Passemos agora a um contraponto a Faoro, pondo em relevo aspectos culturais, econômicos, políticos e sociais, que ele não levou na devida conta, e que foi, de fato, a experiência dos períodos da colônia e do Império em nossa história, atualmente muito distorcida, com flagrante desrespeito aos fatos.

As terras portuguesas foram ocupadas pelos romanos por cerca de 600 anos, seguida da dos visigodos, povo de origem germânica, por 200 anos, e algo em torno de 7 séculos em que os mulçumanos dominaram a região conhecida então como Lusitânia. A tradição do governo local, oriunda dos romanos e dos visigodos, resistiu aos séculos de ocupação árabe. Ou seja, culturalmente foi algo que se consolidou e se manteve ao longo do período colonial brasileiro. Traduzido em miúdos, isto foi, na prática, alto grau de autonomia do município na condução de sua vida no dia-a-dia. A cobrança de impostos e a administração da justiça estavam incluídas nessas atribuições do governo local. Plena vigência do chamado princípio da subsidiariedade.

Na esfera financeira, não se pode passar por cima do fato de que de cada 100 cruzados arrecadados num município, denominado vila na época, 70 eram retidos pelo Concelho, com “c”, hoje, prefeitura. E esse processo de autonomia municipal não foi um momento fugaz e breve do poder local, como nos diz Faoro. Durou séculos, e, no Império, dificilmente o município teria retido menos do que a metade do que era arrecadado em seu território. O estrangulamento financeiro dos municípios toma corpo após a chegada da república. Hoje eles só retêm cerca de 20%, 10% diretamente e outros 10% dependentes de transferências federais, sempre repletas de muita burocracia e eventuais desvios para fins confessáveis (e inconfessáveis).

Na esfera política, o país gozava da tradição parlamentarista. O prefeito do município era sempre o vereador mais votado. Normalmente, sua sala de trabalho era contígua ao local onde se reuniam os vereadores membros do então chamado concelho. Ainda me lembro de uma conversa poucos anos atrás em Portugal, na Câmara Municipal de Coimbra. Tomei conhecimento de que os vereadores tomavam parte ativa na administração do município, dedicando-se às atividades legislativas apenas um dia por semana.

O historiador José Murilo de Carvalho, no trecho a seguir não faz coro com Faoro: “A limitação de renda era de pouca importância. A maioria da população trabalhadora ganhava mais de 100 mil-réis por ano. Em 1876, o menor salário da administração pública era de 600 mil-réis. O critério de renda não excluía a população pobre do direito de voto.
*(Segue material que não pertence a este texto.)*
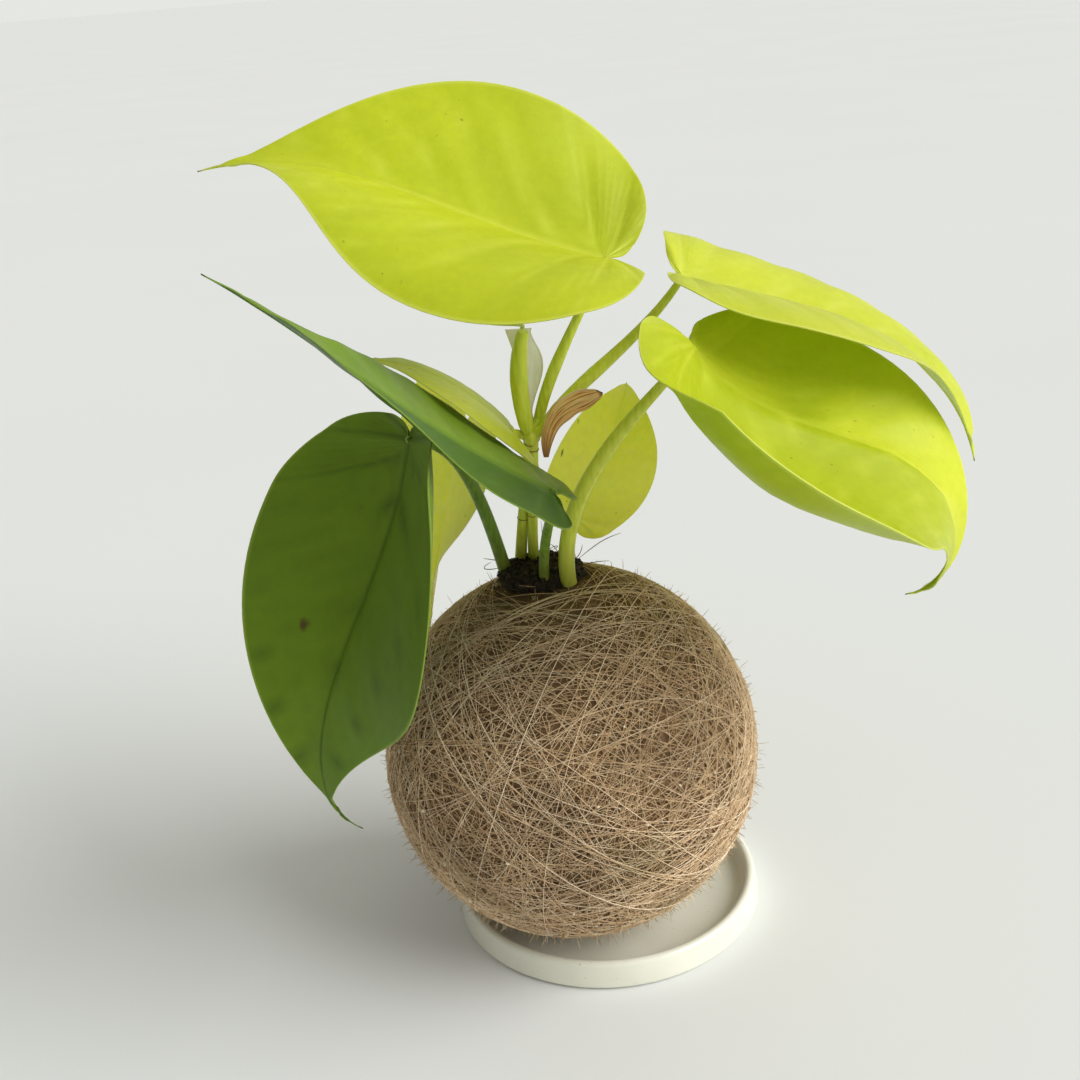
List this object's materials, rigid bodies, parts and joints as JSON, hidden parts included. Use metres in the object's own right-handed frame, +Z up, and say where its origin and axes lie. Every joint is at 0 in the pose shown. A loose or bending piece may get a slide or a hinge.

Dados de um município do interior de Minas Gerais, em 1876, mostram que os proprietários rurais representavam apenas 24% dos votantes. O restante era composto de trabalhadores rurais, empregados públicos, e alguns poucos profissionais liberais. As exigências de renda na Inglaterra, na época, eram muito mais altas, mesmo depois da reforma de 1832. A lei brasileira permitia ainda que os analfabetos votassem. Talvez nenhum país europeu da época tivesse legislação tão liberal”. São fatos, provavelmente, não pesquisados por Faoro.
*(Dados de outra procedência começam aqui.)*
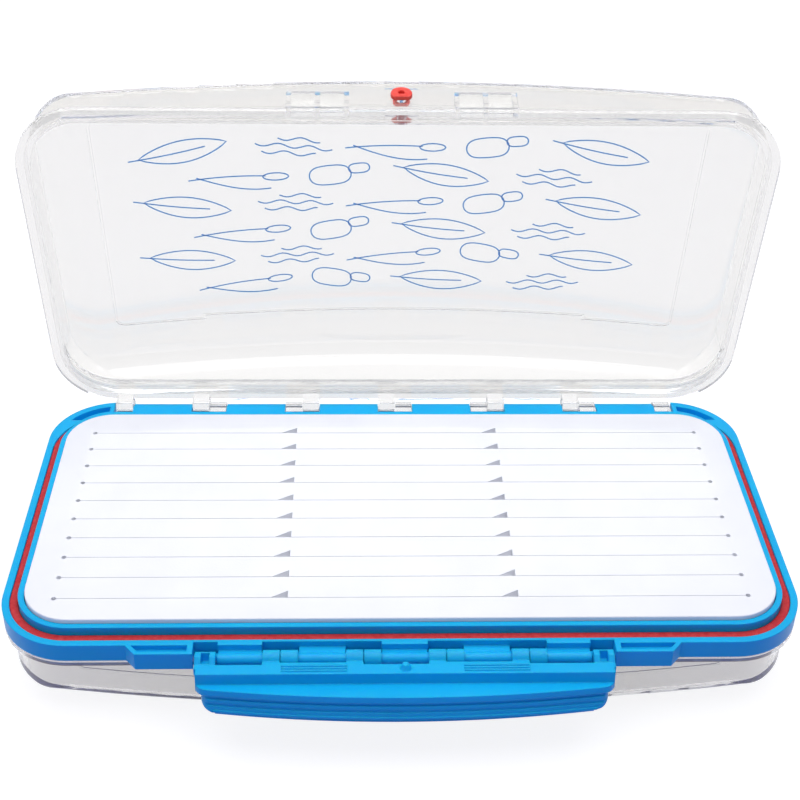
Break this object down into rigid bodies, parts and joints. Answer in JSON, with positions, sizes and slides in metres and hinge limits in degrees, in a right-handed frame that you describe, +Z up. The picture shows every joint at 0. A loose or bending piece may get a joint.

Na esfera social, a dominação árabe por sete séculos fez com que os portugueses se habituassem a conviver com pessoas de pele morena e cabelos pretos e as respeitassem ainda que a contragosto por questões religiosas. O ditado elogioso quando se referiam a alguém que “trabalha feito um mouro” dá bem a medida de sua visão dos ocupantes árabes.

É evidente a fragilidade de Faoro na esfera econômica, em boa medida, por falta de informações só reveladas por estudos recentes. Ele até reconhece que as mãos do rei estavam anuladas pela distância. Ou seja, em função da vastidão territorial, o controle da Coroa era muito frágil. As leis de mercado se impunham. Tanto isto foi fato que a renda per capita por volta de 1800 se equiparava a dos EUA. Mais: as grandes fortunas da colônia eram maiores do que as da metrópole. A economia da colônia já superava a portuguesa quando Dom João VI veio para cá.

Em suma, não foi o legado da Colônia ou do Império que impediu o país de avançar rapidamente, mas sim a quebra da moldura político-institucional perdida em 1889: regime parlamentarista, em que um governo só sobrevive se houver confiança nele; poder moderador para controlar o andar de cima; respeito no trato do dinheiro público; liberdade de imprensa; combate à desigualdade; e corrupção sob controle. Este não é o histórico da república.

Faoro errou o alvo: a república e seus desmazelos é que nos travou.